I need to evaluate just how much Russia can send land forces to re-inforce Yakut and the K/N/E perimiter, and what counter-attacks may be possible on Sinkiang and how quickly Japan can reinforce Central Asia. Allied land and air force shifts also need to be reviewed; both through Russia and through Africa.
What impact would a US Submarine Wolfpack being built in US2 have on the strategy? Or Hawaii, surrounded by the initial US Pacific Fleet, stacked with 3 INF, and used as a BOMBER BASE would have (bombers to threaten Japan tranny’s if the capital ships fled, or to tilt the scales to allow the US PAC FLT, with strong air support, to sweep in and neutralize Japan’s stream of forces to Asia. Or perhaps staging forward to Wake to allow those same bombers to SBR Japan?

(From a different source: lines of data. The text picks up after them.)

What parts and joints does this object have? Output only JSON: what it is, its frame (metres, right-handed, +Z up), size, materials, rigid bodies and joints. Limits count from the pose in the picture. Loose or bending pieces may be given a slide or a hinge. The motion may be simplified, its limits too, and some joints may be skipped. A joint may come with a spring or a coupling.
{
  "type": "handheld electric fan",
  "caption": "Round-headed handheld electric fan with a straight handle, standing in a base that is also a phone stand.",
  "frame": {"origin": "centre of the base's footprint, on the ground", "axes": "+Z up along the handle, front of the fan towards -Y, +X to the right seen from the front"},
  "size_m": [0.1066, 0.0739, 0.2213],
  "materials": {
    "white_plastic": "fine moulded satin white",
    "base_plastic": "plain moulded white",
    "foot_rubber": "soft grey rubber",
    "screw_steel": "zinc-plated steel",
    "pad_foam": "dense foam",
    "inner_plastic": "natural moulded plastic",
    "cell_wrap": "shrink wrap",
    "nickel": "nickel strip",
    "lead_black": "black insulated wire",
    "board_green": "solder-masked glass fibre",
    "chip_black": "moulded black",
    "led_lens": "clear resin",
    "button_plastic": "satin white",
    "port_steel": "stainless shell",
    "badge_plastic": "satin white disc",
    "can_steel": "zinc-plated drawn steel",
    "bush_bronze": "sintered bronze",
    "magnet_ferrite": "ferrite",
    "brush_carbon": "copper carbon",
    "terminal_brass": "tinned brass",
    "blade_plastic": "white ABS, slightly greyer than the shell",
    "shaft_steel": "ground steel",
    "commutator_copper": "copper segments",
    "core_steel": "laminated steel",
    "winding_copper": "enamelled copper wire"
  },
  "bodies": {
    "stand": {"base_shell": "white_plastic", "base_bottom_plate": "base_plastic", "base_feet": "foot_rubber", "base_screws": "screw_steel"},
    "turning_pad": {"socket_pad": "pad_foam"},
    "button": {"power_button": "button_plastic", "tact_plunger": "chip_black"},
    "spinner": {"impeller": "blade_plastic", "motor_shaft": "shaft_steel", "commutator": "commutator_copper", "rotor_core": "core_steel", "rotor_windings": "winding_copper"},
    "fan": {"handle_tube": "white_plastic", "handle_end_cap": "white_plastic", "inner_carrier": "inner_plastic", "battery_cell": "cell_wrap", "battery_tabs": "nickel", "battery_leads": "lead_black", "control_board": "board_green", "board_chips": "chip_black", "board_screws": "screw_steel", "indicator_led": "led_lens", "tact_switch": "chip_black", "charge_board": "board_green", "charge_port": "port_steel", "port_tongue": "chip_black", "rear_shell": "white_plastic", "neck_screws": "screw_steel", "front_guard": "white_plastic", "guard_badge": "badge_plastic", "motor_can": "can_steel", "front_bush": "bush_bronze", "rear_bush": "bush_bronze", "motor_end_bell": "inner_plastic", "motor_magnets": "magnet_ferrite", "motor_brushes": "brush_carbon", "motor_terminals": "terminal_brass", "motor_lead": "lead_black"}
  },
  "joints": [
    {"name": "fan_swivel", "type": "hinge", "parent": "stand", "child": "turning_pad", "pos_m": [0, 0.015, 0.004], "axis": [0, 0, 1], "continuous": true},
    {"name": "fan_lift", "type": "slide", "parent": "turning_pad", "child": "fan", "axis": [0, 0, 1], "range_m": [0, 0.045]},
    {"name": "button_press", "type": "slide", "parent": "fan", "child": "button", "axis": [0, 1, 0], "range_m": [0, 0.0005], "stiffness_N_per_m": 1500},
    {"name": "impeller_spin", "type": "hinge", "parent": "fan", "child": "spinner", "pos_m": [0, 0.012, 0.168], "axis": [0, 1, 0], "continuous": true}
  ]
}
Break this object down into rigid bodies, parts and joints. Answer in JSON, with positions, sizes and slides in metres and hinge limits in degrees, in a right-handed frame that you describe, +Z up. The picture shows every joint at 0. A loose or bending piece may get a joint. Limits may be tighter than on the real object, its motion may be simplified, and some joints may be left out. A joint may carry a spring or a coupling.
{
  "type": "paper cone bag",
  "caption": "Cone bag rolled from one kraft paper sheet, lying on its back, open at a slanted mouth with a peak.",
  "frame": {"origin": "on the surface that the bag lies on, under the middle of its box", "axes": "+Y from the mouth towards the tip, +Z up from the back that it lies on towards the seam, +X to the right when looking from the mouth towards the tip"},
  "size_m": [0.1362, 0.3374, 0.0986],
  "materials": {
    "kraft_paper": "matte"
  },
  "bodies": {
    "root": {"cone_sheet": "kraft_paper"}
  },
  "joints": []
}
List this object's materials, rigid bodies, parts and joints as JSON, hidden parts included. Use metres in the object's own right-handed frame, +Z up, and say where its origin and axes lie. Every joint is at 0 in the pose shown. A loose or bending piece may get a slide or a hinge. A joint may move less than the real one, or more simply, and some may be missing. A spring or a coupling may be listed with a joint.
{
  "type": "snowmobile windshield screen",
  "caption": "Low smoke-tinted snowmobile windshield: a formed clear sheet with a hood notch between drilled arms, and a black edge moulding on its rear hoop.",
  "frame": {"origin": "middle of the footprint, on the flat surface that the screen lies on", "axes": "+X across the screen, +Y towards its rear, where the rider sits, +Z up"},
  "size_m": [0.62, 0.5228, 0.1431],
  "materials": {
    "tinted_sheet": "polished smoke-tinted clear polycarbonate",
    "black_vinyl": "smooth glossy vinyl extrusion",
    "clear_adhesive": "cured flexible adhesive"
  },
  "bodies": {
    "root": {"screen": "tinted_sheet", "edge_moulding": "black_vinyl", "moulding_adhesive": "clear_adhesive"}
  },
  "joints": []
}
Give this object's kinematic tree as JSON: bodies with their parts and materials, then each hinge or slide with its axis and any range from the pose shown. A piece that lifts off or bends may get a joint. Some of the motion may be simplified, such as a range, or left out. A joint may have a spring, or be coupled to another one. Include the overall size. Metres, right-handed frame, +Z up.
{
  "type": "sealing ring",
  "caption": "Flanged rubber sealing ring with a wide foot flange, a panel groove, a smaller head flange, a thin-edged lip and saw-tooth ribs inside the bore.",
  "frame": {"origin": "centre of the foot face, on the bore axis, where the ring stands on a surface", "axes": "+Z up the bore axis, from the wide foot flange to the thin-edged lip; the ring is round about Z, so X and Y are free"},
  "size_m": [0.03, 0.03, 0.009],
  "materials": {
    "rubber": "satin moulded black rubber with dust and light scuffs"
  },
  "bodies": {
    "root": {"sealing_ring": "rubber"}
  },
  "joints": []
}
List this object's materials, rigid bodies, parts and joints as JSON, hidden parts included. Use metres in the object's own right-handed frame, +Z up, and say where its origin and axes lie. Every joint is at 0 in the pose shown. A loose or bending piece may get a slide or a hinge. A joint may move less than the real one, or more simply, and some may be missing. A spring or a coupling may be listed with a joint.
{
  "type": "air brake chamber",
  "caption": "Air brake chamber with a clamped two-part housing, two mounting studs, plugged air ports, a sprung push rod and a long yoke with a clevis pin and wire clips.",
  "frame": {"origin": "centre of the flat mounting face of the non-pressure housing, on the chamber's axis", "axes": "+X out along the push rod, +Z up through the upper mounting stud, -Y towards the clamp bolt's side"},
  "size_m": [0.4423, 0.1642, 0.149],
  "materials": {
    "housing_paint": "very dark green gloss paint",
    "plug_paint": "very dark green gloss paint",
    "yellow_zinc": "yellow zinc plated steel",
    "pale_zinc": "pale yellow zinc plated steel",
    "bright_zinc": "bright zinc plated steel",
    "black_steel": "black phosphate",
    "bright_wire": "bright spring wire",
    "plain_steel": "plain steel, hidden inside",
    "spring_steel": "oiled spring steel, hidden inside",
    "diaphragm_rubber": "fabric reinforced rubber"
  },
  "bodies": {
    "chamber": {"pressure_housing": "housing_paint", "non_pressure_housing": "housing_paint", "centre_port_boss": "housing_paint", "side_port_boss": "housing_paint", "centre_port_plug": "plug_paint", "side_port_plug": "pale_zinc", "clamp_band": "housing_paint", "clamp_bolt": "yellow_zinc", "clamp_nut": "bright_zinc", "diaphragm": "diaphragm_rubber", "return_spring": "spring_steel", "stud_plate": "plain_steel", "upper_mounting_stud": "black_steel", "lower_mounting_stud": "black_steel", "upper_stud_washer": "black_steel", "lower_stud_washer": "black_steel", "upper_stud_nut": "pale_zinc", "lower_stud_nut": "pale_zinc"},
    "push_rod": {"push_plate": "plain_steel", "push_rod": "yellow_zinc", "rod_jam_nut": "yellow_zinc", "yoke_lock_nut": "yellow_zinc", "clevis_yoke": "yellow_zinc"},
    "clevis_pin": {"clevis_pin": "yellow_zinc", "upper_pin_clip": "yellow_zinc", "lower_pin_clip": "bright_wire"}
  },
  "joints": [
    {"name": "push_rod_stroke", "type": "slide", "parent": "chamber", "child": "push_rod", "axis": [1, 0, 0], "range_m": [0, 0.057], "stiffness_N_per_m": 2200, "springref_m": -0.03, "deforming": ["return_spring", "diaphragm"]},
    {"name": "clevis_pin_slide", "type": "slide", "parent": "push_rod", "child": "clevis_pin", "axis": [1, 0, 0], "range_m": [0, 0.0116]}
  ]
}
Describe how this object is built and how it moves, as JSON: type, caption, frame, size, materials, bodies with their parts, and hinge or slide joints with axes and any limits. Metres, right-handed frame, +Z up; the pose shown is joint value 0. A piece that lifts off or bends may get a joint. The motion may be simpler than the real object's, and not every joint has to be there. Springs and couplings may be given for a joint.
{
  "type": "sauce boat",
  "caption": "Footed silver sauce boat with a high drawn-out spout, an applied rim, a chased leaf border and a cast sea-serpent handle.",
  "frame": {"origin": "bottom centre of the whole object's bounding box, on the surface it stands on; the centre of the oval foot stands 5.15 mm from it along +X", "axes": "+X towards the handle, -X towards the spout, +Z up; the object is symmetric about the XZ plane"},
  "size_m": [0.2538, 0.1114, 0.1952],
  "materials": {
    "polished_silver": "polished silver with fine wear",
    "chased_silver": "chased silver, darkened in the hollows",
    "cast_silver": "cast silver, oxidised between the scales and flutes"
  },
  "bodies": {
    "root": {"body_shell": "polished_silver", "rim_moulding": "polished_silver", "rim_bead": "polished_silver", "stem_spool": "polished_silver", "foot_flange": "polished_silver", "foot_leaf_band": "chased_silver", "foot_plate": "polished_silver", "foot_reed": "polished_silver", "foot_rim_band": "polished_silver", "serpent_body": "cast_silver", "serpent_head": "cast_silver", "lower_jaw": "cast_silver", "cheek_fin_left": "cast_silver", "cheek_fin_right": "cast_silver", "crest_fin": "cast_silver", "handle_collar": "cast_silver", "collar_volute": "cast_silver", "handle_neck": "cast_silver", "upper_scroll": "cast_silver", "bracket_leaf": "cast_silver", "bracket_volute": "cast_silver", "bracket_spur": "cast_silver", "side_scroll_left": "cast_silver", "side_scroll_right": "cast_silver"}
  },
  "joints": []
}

Oviously this Japan strategy is not fool proof. What it is is an example of a counter to a KGF strategy that just MIGHT force the US to pay more attention to the Pacific, or risk Japan and Germany linking up in the Eastern Med.
And preventing all 3 Allies from ganging up on Germany is the idea… Germany can beat Russia 1-on-1, and can stand toe-to-toe with Russia and an economically weakened UK in a defensive war. The US is what tips the scales against Germany, so delaying that 3rd ally joining in Europe and/or moving forward so fast and so strongly that Japan is able to criple UK economically, as well as weaken Russia, are the only ways the Axis can win.
Do any of you find it cheap/annoying when an allied player lands on Spain in order to establish a Western front against Germany? This has been a common tactic of mine, and I had a gamesbyemail player call it cheap just recently. I haven’t seen that strategy criticized before, so I’m curious if others share the opinion.
As a strategy that move is so common it has a nickname: “Spanish Harlem”. I wouldn’t call it cheap, but I can see being annoyed by it if it kept happening to me.
There’s a few ways to defend against it, but most involve either Germany taking Spain first or stacking tons of troops in France for an immediate counter-attack.